**Your task**
From the line with "channel = strut_channel()" to the line with "points = [vertex.co", both lines included, set down exactly those lines, please, and no others.

**Data excerpt**
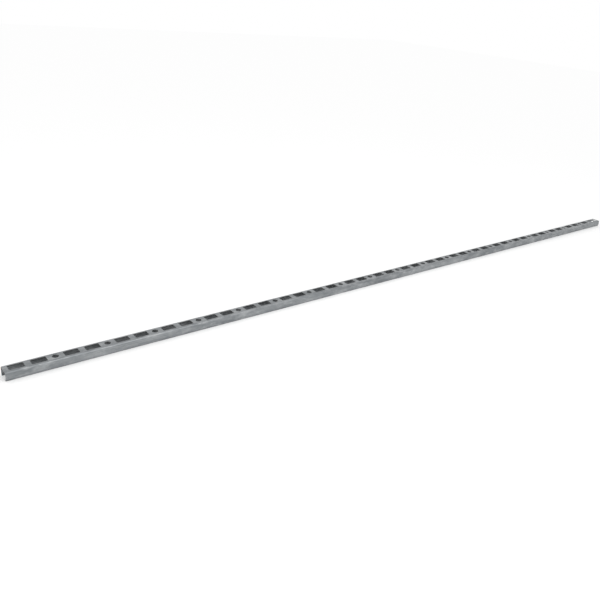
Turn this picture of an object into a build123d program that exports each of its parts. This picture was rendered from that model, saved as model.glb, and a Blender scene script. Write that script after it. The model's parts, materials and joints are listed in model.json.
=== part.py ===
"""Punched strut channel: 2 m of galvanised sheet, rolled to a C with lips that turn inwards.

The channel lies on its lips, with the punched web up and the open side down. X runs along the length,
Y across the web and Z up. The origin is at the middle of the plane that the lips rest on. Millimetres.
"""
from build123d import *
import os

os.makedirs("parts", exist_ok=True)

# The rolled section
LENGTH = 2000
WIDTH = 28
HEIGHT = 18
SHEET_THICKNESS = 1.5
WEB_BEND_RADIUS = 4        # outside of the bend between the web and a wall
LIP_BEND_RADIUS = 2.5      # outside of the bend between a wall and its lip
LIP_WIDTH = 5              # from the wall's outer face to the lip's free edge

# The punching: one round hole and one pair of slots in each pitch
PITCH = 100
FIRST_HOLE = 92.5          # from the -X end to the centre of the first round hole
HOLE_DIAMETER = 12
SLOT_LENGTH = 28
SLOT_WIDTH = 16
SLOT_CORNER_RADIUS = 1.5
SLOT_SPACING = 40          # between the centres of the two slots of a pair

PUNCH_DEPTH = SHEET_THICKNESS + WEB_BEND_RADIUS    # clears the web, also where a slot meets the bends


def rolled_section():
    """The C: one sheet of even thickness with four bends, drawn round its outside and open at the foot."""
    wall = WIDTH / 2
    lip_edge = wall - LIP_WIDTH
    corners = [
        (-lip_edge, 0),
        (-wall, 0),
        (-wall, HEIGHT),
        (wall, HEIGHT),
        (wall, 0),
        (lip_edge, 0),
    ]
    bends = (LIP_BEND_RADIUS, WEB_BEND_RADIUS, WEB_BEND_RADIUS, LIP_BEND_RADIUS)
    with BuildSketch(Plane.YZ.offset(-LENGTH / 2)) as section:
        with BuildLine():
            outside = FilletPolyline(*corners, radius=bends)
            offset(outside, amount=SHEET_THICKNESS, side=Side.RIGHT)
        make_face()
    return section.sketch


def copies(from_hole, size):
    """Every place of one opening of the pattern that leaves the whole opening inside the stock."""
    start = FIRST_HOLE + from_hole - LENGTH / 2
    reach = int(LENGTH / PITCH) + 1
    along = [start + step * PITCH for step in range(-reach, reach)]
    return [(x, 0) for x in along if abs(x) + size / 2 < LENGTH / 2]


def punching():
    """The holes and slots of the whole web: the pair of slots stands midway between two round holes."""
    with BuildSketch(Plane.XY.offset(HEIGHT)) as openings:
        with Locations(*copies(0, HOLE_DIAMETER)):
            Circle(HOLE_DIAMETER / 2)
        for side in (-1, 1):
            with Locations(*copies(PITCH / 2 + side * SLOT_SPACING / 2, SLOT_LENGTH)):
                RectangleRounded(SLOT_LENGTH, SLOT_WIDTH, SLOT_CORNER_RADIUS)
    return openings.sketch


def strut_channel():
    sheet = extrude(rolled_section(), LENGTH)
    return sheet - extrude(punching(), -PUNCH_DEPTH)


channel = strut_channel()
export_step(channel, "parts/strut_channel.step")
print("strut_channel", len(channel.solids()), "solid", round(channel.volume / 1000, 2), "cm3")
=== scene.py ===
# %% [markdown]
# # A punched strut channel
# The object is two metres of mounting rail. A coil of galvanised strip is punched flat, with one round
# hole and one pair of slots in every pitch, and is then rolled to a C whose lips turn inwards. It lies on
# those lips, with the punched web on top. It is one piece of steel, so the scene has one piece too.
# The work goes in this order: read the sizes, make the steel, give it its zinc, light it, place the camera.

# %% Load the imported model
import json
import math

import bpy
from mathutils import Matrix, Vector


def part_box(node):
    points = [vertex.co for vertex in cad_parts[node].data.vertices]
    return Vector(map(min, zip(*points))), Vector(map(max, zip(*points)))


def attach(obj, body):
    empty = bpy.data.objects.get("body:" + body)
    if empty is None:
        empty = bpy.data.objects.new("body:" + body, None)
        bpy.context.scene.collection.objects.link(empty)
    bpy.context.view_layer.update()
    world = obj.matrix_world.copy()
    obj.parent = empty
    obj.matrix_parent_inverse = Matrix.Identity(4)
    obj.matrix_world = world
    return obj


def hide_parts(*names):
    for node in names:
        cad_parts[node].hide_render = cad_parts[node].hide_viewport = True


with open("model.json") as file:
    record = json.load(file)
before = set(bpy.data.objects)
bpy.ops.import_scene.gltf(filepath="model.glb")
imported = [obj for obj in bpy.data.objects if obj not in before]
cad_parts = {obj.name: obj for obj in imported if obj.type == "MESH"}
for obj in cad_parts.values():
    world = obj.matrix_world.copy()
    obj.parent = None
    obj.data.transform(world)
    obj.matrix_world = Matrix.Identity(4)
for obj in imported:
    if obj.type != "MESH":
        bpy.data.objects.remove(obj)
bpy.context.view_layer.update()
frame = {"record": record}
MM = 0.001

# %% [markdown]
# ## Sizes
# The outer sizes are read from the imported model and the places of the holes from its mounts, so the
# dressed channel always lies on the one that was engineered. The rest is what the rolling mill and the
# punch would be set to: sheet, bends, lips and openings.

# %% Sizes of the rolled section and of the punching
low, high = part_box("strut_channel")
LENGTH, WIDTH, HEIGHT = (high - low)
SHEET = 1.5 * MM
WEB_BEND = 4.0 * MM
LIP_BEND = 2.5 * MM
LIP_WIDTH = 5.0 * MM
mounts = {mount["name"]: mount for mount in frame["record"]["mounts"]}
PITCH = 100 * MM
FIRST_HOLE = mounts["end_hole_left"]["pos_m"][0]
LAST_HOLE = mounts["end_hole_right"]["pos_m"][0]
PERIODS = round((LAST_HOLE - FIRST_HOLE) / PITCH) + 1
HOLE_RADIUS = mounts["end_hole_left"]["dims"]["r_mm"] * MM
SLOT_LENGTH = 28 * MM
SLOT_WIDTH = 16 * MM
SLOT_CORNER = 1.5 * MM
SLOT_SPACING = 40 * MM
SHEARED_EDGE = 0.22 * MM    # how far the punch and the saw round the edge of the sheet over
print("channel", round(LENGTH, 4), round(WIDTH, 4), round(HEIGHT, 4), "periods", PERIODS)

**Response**
channel = strut_channel()
export_step(channel, "parts/strut_channel.step")
print("strut_channel", len(channel.solids()), "solid", round(channel.volume / 1000, 2), "cm3")
=== scene.py ===
# %% [markdown]
# # A punched strut channel
# The object is two metres of mounting rail. A coil of galvanised strip is punched flat, with one round
# hole and one pair of slots in every pitch, and is then rolled to a C whose lips turn inwards. It lies on
# those lips, with the punched web on top. It is one piece of steel, so the scene has one piece too.
# The work goes in this order: read the sizes, make the steel, give it its zinc, light it, place the camera.

# %% Load the imported model
import json
import math

import bpy
from mathutils import Matrix, Vector


def part_box(node):
    points = [vertex.co for vertex in cad_parts[node].data.vertices]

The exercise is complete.